→ Task details: Each line of the material must be returned exactly.

→ Source data:
========================================================================

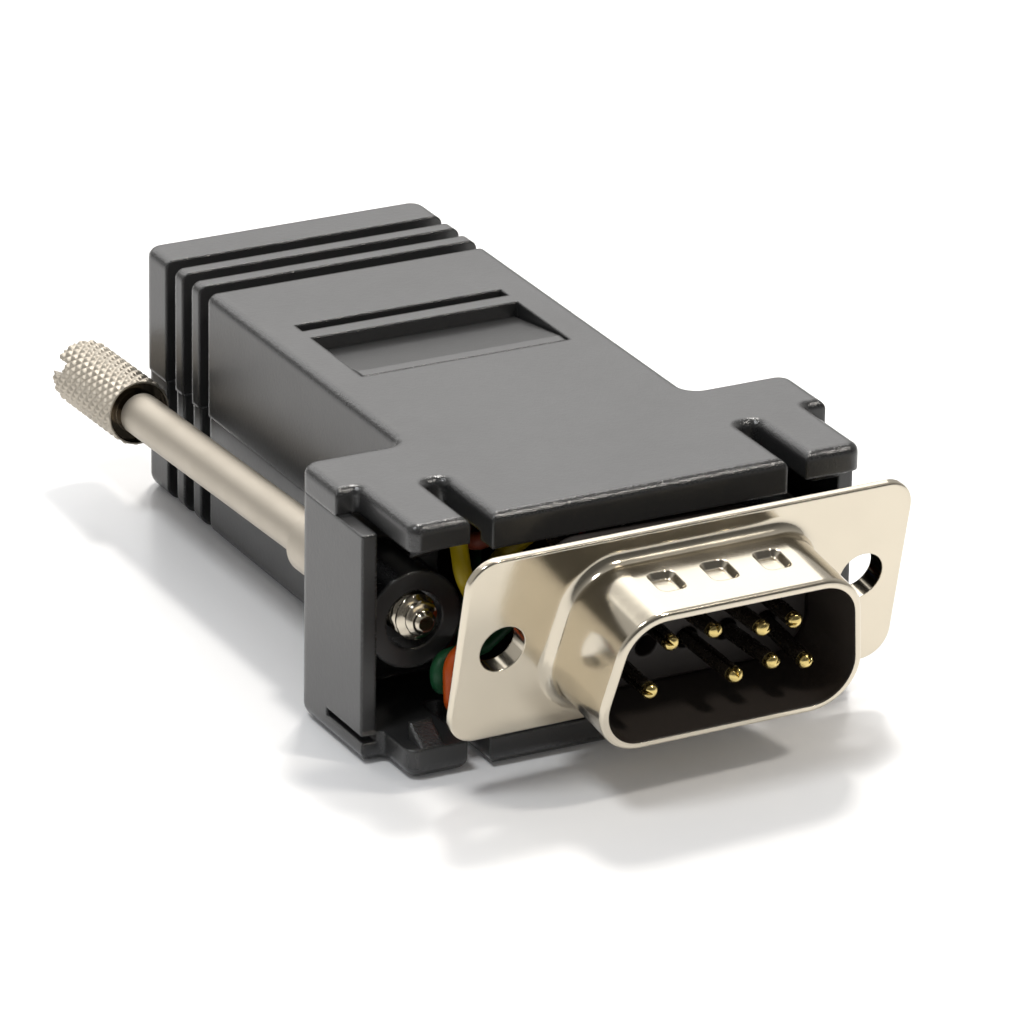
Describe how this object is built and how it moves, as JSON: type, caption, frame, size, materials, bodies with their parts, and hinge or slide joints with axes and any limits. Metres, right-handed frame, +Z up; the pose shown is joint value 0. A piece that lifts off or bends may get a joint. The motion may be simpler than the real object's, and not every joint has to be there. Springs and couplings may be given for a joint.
{
  "type": "serial adapter",
  "caption": "Black hooded adapter with a nickel D-shaped plug loose on coloured leads, thumbscrews along both sides and a modular jack in the far end.",
  "frame": {"origin": "on the hood's flat underside, below the middle of the hood", "axes": "-Y towards the plug, +Y along the hood to the jack, +X to the right seen from the plug, +Z up"},
  "size_m": [0.0332, 0.0631, 0.0164],
  "materials": {
    "upper_shell_plastic": "fine-textured black moulding",
    "lower_shell_plastic": "fine-textured black moulding",
    "screw_nickel": "bright nickel plating",
    "shell_nickel": "bright nickel plating on drawn steel",
    "rear_nickel": "bright nickel plating on drawn steel",
    "insulator_plastic": "black moulding",
    "jack_plastic": "smooth black moulding",
    "carrier_plastic": "black moulding",
    "contact_gold": "thin gold plating on a rolled pin",
    "spring_gold": "gold-plated wire",
    "yellow_insulation": "smooth wire insulation",
    "brown_insulation": "smooth wire insulation",
    "blue_insulation": "smooth wire insulation",
    "black_insulation": "smooth wire insulation",
    "orange_insulation": "smooth wire insulation",
    "green_insulation": "smooth wire insulation",
    "red_insulation": "smooth wire insulation",
    "white_insulation": "smooth wire insulation"
  },
  "bodies": {
    "adapter": {"upper_cover": "upper_shell_plastic", "lower_cover": "lower_shell_plastic", "front_shell": "shell_nickel", "rear_shell": "rear_nickel", "insulator": "insulator_plastic", "jack_housing": "jack_plastic", "jack_carrier": "carrier_plastic", "contact_1": "contact_gold", "contact_2": "contact_gold", "contact_3": "contact_gold", "contact_5": "contact_gold", "contact_6": "contact_gold", "contact_7": "contact_gold", "contact_8": "contact_gold", "contact_9": "contact_gold", "jack_spring_1": "spring_gold", "jack_spring_2": "spring_gold", "jack_spring_3": "spring_gold", "jack_spring_4": "spring_gold", "jack_spring_5": "spring_gold", "jack_spring_6": "spring_gold", "jack_spring_7": "spring_gold", "jack_spring_8": "spring_gold", "yellow_lead": "yellow_insulation", "brown_lead": "brown_insulation", "blue_lead": "blue_insulation", "black_lead": "black_insulation", "orange_lead": "orange_insulation", "green_lead": "green_insulation", "red_lead": "red_insulation", "white_lead": "white_insulation"},
    "left_thumbscrew": {"left_thumbscrew": "screw_nickel"},
    "right_thumbscrew": {"right_thumbscrew": "screw_nickel"}
  },
  "joints": [
    {"name": "left_thumbscrew_turn", "type": "hinge", "parent": "adapter", "child": "left_thumbscrew", "pos_m": [-0.01249, -0.01845, 0.00845], "axis": [0, 0.9995, -0.0332], "continuous": true},
    {"name": "right_thumbscrew_turn", "type": "hinge", "parent": "adapter", "child": "right_thumbscrew", "pos_m": [0.01249, -0.01845, 0.00845], "axis": [0, 0.9995, -0.0332], "continuous": true}
  ]
}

========================================================================

→ Task output:
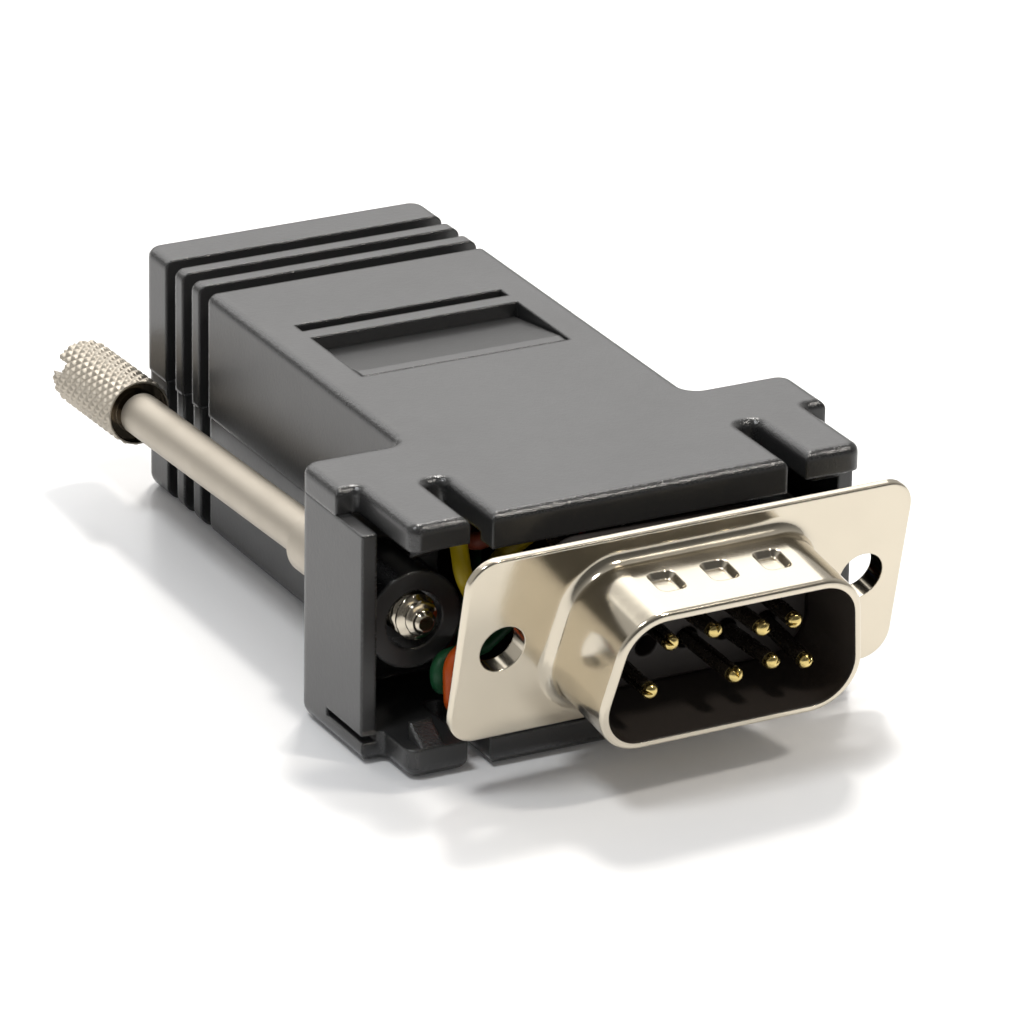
Describe how this object is built and how it moves, as JSON: type, caption, frame, size, materials, bodies with their parts, and hinge or slide joints with axes and any limits. Metres, right-handed frame, +Z up; the pose shown is joint value 0. A piece that lifts off or bends may get a joint. The motion may be simpler than the real object's, and not every joint has to be there. Springs and couplings may be given for a joint.
{
  "type": "serial adapter",
  "caption": "Black hooded adapter with a nickel D-shaped plug loose on coloured leads, thumbscrews along both sides and a modular jack in the far end.",
  "frame": {"origin": "on the hood's flat underside, below the middle of the hood", "axes": "-Y towards the plug, +Y along the hood to the jack, +X to the right seen from the plug, +Z up"},
  "size_m": [0.0332, 0.0631, 0.0164],
  "materials": {
    "upper_shell_plastic": "fine-textured black moulding",
    "lower_shell_plastic": "fine-textured black moulding",
    "screw_nickel": "bright nickel plating",
    "shell_nickel": "bright nickel plating on drawn steel",
    "rear_nickel": "bright nickel plating on drawn steel",
    "insulator_plastic": "black moulding",
    "jack_plastic": "smooth black moulding",
    "carrier_plastic": "black moulding",
    "contact_gold": "thin gold plating on a rolled pin",
    "spring_gold": "gold-plated wire",
    "yellow_insulation": "smooth wire insulation",
    "brown_insulation": "smooth wire insulation",
    "blue_insulation": "smooth wire insulation",
    "black_insulation": "smooth wire insulation",
    "orange_insulation": "smooth wire insulation",
    "green_insulation": "smooth wire insulation",
    "red_insulation": "smooth wire insulation",
    "white_insulation": "smooth wire insulation"
  },
  "bodies": {
    "adapter": {"upper_cover": "upper_shell_plastic", "lower_cover": "lower_shell_plastic", "front_shell": "shell_nickel", "rear_shell": "rear_nickel", "insulator": "insulator_plastic", "jack_housing": "jack_plastic", "jack_carrier": "carrier_plastic", "contact_1": "contact_gold", "contact_2": "contact_gold", "contact_3": "contact_gold", "contact_5": "contact_gold", "contact_6": "contact_gold", "contact_7": "contact_gold", "contact_8": "contact_gold", "contact_9": "contact_gold", "jack_spring_1": "spring_gold", "jack_spring_2": "spring_gold", "jack_spring_3": "spring_gold", "jack_spring_4": "spring_gold", "jack_spring_5": "spring_gold", "jack_spring_6": "spring_gold", "jack_spring_7": "spring_gold", "jack_spring_8": "spring_gold", "yellow_lead": "yellow_insulation", "brown_lead": "brown_insulation", "blue_lead": "blue_insulation", "black_lead": "black_insulation", "orange_lead": "orange_insulation", "green_lead": "green_insulation", "red_lead": "red_insulation", "white_lead": "white_insulation"},
    "left_thumbscrew": {"left_thumbscrew": "screw_nickel"},
    "right_thumbscrew": {"right_thumbscrew": "screw_nickel"}
  },
  "joints": [
    {"name": "left_thumbscrew_turn", "type": "hinge", "parent": "adapter", "child": "left_thumbscrew", "pos_m": [-0.01249, -0.01845, 0.00845], "axis": [0, 0.9995, -0.0332], "continuous": true},
    {"name": "right_thumbscrew_turn", "type": "hinge", "parent": "adapter", "child": "right_thumbscrew", "pos_m": [0.01249, -0.01845, 0.00845], "axis": [0, 0.9995, -0.0332], "continuous": true}
  ]
}